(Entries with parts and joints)
※ ※ ※
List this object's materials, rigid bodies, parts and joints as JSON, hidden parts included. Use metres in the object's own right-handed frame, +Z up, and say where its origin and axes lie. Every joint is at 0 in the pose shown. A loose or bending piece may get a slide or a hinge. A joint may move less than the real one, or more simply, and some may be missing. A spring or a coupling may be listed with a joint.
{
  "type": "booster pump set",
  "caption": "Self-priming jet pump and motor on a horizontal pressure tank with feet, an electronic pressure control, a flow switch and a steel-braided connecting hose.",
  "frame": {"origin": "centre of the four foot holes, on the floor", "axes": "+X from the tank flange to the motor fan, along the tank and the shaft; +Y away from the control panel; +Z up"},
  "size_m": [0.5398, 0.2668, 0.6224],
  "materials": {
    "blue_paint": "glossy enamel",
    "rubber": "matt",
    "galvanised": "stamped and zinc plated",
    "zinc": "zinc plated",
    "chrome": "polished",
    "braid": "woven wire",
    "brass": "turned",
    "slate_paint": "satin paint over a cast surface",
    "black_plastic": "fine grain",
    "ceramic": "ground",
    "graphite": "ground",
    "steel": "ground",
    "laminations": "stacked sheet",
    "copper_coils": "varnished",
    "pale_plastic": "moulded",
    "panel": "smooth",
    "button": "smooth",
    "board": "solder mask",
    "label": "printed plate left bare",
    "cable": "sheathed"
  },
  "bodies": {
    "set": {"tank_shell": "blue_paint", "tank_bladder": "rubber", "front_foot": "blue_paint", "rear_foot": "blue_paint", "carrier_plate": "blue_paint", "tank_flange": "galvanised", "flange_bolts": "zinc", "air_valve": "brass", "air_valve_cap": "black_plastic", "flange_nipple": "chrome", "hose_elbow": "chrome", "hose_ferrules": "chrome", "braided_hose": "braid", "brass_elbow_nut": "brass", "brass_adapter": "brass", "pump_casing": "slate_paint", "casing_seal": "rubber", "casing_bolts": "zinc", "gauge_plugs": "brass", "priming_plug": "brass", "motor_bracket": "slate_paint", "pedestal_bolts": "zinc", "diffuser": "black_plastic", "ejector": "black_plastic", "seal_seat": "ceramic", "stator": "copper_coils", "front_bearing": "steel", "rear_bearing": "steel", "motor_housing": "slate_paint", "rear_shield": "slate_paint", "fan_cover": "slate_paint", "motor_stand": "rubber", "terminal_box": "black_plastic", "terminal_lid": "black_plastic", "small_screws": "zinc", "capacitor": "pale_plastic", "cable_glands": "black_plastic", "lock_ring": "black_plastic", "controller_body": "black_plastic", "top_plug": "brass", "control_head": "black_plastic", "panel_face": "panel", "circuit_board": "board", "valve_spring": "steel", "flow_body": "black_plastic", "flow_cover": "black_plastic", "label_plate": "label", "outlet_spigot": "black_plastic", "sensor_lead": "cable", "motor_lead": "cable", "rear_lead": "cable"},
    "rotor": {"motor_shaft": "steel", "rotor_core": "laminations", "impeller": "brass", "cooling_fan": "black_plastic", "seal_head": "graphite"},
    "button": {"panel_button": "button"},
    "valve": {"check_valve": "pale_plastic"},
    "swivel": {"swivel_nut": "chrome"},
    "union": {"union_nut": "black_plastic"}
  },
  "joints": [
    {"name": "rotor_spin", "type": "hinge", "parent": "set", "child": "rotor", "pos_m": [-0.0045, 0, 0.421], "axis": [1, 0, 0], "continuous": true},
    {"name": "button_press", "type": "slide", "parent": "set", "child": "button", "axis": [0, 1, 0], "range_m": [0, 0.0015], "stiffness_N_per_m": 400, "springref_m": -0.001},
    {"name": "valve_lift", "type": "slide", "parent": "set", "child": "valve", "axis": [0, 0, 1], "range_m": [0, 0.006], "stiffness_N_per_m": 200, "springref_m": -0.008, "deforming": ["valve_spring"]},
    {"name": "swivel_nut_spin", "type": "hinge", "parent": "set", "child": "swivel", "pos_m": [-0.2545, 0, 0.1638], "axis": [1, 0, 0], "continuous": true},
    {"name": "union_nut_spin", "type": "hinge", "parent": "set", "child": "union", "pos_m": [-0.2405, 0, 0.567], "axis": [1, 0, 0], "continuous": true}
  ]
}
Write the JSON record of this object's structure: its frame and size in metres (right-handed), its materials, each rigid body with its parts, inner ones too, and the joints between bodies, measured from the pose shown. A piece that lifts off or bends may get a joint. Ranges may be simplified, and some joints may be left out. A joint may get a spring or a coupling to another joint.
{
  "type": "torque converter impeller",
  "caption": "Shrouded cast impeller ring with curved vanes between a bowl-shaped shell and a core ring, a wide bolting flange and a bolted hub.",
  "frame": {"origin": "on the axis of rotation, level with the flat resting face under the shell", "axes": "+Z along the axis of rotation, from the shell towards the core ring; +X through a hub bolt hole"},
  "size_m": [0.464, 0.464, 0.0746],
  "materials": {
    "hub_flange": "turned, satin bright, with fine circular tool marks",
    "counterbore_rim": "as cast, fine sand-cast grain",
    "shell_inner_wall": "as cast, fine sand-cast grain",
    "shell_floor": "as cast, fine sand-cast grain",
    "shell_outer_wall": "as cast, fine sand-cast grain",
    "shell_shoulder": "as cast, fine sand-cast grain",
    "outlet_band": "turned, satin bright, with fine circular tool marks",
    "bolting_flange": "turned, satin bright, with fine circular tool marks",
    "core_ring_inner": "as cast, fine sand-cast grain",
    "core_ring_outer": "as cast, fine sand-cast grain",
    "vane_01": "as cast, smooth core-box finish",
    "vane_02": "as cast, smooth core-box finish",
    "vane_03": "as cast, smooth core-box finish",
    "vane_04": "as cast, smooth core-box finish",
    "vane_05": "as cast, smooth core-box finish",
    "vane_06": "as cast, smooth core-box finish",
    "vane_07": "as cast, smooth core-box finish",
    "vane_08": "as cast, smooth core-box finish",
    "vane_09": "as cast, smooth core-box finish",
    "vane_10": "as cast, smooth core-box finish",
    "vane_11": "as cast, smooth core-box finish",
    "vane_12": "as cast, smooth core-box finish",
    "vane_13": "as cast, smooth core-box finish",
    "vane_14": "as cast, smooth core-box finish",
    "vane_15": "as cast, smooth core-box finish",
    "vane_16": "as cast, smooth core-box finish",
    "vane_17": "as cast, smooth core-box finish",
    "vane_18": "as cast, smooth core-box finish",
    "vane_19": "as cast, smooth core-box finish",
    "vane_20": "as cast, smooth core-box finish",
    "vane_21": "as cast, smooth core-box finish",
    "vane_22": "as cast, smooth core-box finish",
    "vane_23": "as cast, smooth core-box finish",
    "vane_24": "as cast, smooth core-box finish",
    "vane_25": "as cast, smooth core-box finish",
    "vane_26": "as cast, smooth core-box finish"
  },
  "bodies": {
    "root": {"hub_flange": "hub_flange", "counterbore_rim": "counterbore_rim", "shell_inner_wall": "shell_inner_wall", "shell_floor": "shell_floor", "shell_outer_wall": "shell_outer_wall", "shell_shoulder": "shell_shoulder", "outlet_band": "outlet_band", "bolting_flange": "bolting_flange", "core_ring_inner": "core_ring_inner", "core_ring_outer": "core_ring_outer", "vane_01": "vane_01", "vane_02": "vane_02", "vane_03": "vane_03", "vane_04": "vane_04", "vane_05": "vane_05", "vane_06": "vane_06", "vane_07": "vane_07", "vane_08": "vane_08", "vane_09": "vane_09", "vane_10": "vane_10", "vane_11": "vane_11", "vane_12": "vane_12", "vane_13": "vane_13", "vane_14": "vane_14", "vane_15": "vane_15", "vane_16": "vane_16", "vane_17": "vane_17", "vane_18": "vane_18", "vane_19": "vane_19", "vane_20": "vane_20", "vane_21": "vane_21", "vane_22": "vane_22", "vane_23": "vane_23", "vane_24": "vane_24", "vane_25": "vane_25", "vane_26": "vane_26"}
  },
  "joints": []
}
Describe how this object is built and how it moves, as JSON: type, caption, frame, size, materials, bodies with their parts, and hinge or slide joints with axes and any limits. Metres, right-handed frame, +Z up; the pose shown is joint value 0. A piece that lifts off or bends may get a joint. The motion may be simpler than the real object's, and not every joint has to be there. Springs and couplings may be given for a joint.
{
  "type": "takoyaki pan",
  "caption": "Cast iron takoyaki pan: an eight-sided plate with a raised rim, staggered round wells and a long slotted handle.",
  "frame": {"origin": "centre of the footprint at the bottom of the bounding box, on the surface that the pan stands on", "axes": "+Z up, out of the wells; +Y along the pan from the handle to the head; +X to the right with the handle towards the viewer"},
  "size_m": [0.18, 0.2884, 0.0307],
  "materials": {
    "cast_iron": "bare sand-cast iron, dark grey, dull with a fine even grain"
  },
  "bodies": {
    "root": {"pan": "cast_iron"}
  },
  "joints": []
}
※ ※ ※
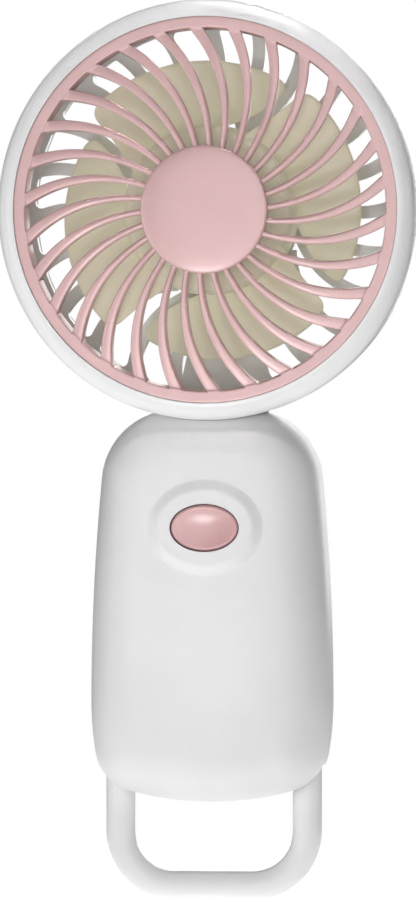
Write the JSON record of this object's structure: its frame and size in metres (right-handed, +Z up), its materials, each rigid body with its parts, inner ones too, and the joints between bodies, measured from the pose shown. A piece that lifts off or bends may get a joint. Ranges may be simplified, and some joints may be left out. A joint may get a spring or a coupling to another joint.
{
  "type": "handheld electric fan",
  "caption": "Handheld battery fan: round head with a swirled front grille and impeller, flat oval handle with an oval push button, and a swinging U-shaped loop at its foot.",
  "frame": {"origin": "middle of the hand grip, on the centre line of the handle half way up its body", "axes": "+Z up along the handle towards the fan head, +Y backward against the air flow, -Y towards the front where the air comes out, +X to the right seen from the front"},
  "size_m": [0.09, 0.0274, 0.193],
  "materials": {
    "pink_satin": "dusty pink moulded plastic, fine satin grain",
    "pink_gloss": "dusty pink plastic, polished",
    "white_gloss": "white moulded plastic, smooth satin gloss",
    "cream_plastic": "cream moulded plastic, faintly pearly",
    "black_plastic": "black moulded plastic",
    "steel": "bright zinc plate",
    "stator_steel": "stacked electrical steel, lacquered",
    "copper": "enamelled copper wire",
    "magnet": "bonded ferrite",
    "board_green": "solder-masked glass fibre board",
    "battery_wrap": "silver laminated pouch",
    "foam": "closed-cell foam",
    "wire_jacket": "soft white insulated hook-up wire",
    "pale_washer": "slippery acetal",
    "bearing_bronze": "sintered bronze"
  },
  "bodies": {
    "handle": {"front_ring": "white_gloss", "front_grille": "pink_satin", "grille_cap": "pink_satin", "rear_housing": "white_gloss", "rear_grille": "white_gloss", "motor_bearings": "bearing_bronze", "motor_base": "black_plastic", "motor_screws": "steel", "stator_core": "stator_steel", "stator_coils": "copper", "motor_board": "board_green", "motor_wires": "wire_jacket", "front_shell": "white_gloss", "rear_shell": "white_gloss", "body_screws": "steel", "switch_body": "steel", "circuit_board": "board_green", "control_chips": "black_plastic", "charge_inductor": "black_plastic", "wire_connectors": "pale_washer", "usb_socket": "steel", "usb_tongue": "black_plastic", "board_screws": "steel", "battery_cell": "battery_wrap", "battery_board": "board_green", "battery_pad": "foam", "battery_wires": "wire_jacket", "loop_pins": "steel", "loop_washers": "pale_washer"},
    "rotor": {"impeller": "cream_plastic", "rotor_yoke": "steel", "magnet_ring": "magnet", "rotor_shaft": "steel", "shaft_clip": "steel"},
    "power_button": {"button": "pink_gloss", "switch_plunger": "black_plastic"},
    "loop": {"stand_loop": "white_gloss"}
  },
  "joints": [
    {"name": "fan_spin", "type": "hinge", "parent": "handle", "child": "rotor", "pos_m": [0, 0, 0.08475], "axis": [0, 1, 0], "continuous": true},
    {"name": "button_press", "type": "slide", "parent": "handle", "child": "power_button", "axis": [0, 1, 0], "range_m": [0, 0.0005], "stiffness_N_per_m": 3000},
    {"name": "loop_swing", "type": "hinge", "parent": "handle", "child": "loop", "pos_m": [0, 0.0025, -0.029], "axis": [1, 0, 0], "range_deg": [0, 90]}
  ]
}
※ ※ ※
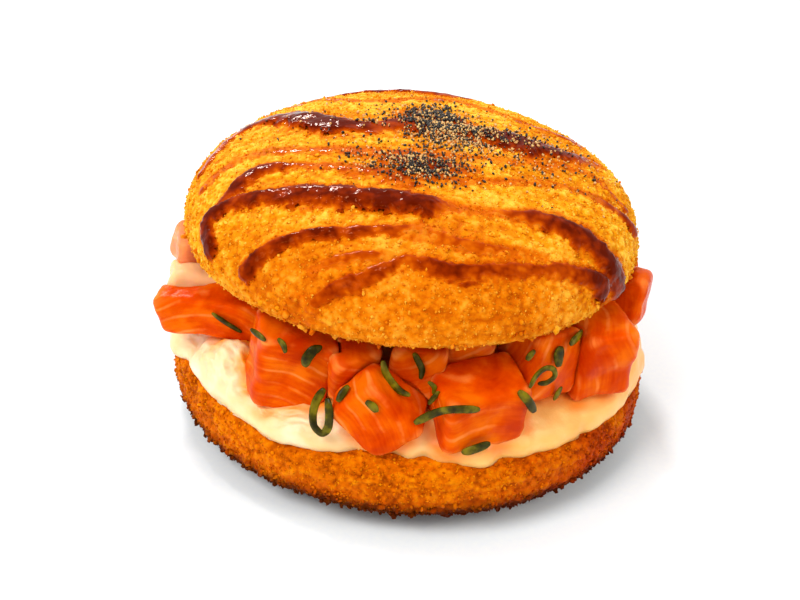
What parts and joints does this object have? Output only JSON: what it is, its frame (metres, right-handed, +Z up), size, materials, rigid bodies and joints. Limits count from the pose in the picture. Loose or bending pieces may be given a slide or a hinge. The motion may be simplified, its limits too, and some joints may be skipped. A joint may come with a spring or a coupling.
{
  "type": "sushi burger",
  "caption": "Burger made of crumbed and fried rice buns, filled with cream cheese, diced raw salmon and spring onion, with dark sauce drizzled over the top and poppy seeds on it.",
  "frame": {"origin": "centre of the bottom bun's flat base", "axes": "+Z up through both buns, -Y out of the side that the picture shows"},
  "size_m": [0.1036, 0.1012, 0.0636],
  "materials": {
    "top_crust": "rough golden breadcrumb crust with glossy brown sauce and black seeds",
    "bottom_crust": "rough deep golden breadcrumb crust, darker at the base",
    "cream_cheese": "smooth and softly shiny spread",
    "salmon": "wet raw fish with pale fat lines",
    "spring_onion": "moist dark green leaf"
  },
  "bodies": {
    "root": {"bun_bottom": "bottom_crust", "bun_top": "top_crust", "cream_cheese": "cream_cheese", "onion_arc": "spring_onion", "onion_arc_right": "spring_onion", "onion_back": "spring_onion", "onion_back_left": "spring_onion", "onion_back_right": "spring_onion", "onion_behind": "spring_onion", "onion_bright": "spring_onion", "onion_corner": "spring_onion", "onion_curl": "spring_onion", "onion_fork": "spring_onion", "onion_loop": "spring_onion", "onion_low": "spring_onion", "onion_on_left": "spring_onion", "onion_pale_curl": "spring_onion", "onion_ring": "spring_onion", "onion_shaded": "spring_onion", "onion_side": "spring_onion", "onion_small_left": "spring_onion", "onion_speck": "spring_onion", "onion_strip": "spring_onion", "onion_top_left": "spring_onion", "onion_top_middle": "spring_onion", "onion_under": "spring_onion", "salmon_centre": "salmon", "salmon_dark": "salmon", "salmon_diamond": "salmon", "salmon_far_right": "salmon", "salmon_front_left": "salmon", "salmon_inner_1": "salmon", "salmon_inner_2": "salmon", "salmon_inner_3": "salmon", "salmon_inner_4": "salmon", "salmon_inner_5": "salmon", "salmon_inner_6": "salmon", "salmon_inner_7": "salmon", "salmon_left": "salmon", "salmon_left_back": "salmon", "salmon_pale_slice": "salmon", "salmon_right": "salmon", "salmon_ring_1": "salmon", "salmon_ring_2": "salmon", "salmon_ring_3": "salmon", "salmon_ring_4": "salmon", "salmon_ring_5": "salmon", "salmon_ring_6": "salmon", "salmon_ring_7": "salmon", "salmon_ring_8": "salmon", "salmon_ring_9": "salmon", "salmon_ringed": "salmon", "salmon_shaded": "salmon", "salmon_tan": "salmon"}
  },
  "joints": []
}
※ ※ ※
- Problem statement -
In the records, locate each line holding the string "Write" and copy it.

- Answer to this task -
Write the JSON record of this object's structure: its frame and size in metres (right-handed), its materials, each rigid body with its parts, inner ones too, and the joints between bodies, measured from the pose shown. A piece that lifts off or bends may get a joint. Ranges may be simplified, and some joints may be left out. A joint may get a spring or a coupling to another joint.
Write the JSON record of this object's structure: its frame and size in metres (right-handed, +Z up), its materials, each rigid body with its parts, inner ones too, and the joints between bodies, measured from the pose shown. A piece that lifts off or bends may get a joint. Ranges may be simplified, and some joints may be left out. A joint may get a spring or a coupling to another joint.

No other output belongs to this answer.